(What is expected) Quote only the part that opens with the line containing "# Check every" and closes with the line containing "record = json.load(file)". Keep both of those lines.

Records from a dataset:
(begin)
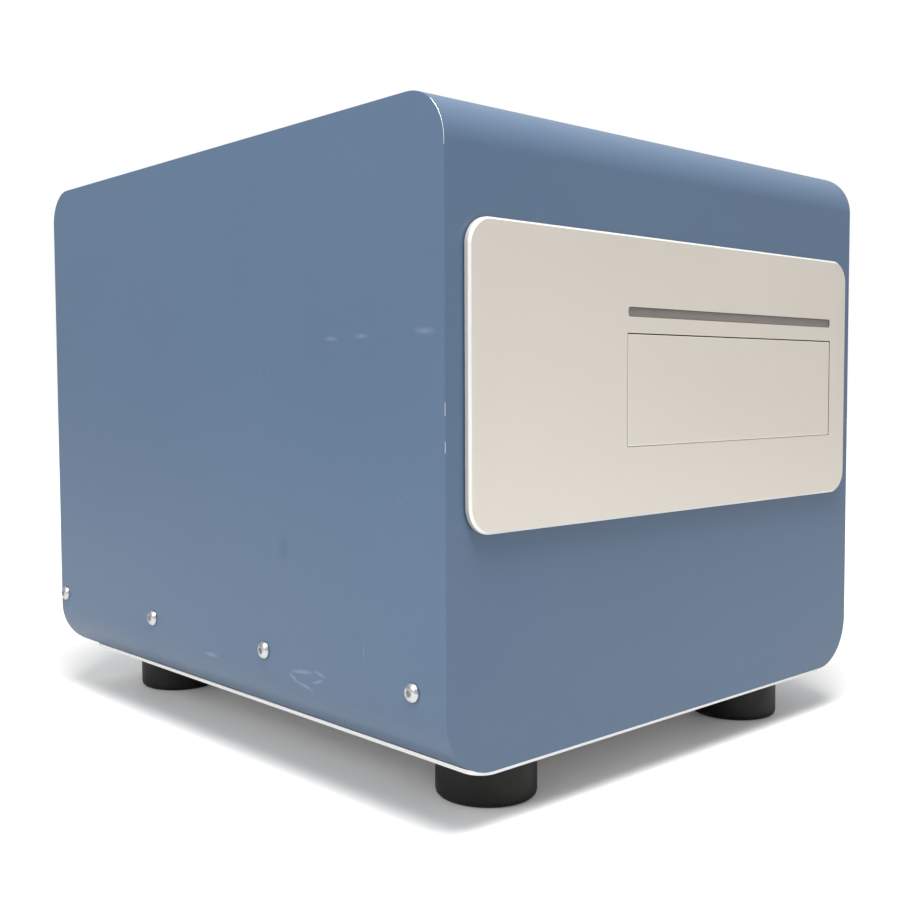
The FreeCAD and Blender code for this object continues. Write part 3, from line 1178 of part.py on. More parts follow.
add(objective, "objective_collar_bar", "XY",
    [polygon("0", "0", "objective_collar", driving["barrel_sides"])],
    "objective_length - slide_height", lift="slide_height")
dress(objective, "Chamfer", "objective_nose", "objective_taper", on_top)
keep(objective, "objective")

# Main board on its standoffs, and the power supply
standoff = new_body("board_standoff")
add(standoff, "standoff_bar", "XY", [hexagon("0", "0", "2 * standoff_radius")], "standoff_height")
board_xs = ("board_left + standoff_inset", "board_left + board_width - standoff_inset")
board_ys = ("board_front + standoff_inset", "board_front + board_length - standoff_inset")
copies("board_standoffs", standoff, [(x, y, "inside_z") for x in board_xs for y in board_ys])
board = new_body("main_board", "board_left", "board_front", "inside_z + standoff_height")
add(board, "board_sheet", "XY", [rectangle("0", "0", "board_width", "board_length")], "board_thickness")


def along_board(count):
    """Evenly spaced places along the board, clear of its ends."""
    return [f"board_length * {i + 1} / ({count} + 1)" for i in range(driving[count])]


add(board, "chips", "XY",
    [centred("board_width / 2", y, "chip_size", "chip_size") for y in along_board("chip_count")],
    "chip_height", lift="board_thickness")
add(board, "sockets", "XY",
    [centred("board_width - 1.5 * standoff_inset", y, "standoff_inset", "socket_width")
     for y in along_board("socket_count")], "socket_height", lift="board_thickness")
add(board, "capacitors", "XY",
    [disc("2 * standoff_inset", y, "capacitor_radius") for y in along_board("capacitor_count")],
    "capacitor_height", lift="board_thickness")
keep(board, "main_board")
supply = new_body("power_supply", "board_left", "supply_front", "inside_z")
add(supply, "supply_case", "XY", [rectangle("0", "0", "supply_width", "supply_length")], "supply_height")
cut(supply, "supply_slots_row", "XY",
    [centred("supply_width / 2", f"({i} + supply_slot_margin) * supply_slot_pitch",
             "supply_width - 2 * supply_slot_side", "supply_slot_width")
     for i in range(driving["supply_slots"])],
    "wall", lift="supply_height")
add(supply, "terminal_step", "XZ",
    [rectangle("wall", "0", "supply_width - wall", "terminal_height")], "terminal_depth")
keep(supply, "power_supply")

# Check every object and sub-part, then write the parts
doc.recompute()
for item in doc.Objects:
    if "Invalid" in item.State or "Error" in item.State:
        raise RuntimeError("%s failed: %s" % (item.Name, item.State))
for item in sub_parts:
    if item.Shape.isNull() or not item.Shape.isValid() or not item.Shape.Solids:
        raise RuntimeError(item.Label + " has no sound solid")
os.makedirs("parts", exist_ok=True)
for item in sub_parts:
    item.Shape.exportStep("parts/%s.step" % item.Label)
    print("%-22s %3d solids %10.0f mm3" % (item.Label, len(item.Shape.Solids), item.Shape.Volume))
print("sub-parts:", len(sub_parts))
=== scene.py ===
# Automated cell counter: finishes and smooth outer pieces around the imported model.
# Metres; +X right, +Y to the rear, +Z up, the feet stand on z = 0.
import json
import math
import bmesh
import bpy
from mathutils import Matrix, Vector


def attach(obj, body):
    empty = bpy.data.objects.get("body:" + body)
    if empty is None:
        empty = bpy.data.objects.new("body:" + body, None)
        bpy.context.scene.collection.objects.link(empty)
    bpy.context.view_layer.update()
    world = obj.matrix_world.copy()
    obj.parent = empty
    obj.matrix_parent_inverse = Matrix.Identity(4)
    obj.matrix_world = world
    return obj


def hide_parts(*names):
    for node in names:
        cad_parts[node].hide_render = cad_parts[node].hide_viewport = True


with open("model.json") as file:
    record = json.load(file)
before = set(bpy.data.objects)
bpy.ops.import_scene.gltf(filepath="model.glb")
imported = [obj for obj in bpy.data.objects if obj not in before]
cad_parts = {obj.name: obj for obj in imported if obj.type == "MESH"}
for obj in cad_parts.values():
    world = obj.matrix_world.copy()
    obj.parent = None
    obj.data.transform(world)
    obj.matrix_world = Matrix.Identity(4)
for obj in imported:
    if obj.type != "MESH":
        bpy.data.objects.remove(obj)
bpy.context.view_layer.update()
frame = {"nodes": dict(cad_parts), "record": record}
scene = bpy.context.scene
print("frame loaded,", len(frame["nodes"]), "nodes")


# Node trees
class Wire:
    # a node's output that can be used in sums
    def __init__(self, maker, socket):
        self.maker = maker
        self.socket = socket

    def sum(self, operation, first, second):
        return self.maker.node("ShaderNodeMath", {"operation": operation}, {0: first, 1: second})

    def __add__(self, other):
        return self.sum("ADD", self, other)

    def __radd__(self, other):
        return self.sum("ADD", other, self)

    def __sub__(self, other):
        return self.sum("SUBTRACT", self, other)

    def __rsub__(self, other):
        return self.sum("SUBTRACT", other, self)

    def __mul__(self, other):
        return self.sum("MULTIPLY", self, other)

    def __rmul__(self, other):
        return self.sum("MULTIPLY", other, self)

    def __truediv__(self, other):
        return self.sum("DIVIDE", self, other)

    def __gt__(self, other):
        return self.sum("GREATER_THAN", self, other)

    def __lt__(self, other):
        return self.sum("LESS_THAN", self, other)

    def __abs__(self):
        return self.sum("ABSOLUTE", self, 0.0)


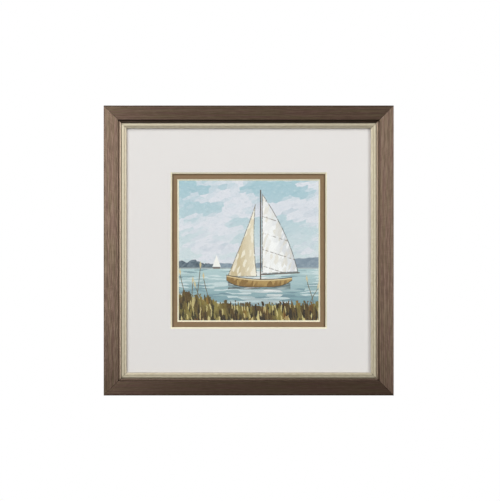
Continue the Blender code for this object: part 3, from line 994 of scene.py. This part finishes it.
(end)
(Solution to the problem)
# Check every object and sub-part, then write the parts
doc.recompute()
for item in doc.Objects:
    if "Invalid" in item.State or "Error" in item.State:
        raise RuntimeError("%s failed: %s" % (item.Name, item.State))
for item in sub_parts:
    if item.Shape.isNull() or not item.Shape.isValid() or not item.Shape.Solids:
        raise RuntimeError(item.Label + " has no sound solid")
os.makedirs("parts", exist_ok=True)
for item in sub_parts:
    item.Shape.exportStep("parts/%s.step" % item.Label)
    print("%-22s %3d solids %10.0f mm3" % (item.Label, len(item.Shape.Solids), item.Shape.Volume))
print("sub-parts:", len(sub_parts))
=== scene.py ===
# Automated cell counter: finishes and smooth outer pieces around the imported model.
# Metres; +X right, +Y to the rear, +Z up, the feet stand on z = 0.
import json
import math
import bmesh
import bpy
from mathutils import Matrix, Vector


def attach(obj, body):
    empty = bpy.data.objects.get("body:" + body)
    if empty is None:
        empty = bpy.data.objects.new("body:" + body, None)
        bpy.context.scene.collection.objects.link(empty)
    bpy.context.view_layer.update()
    world = obj.matrix_world.copy()
    obj.parent = empty
    obj.matrix_parent_inverse = Matrix.Identity(4)
    obj.matrix_world = world
    return obj


def hide_parts(*names):
    for node in names:
        cad_parts[node].hide_render = cad_parts[node].hide_viewport = True


with open("model.json") as file:
    record = json.load(file)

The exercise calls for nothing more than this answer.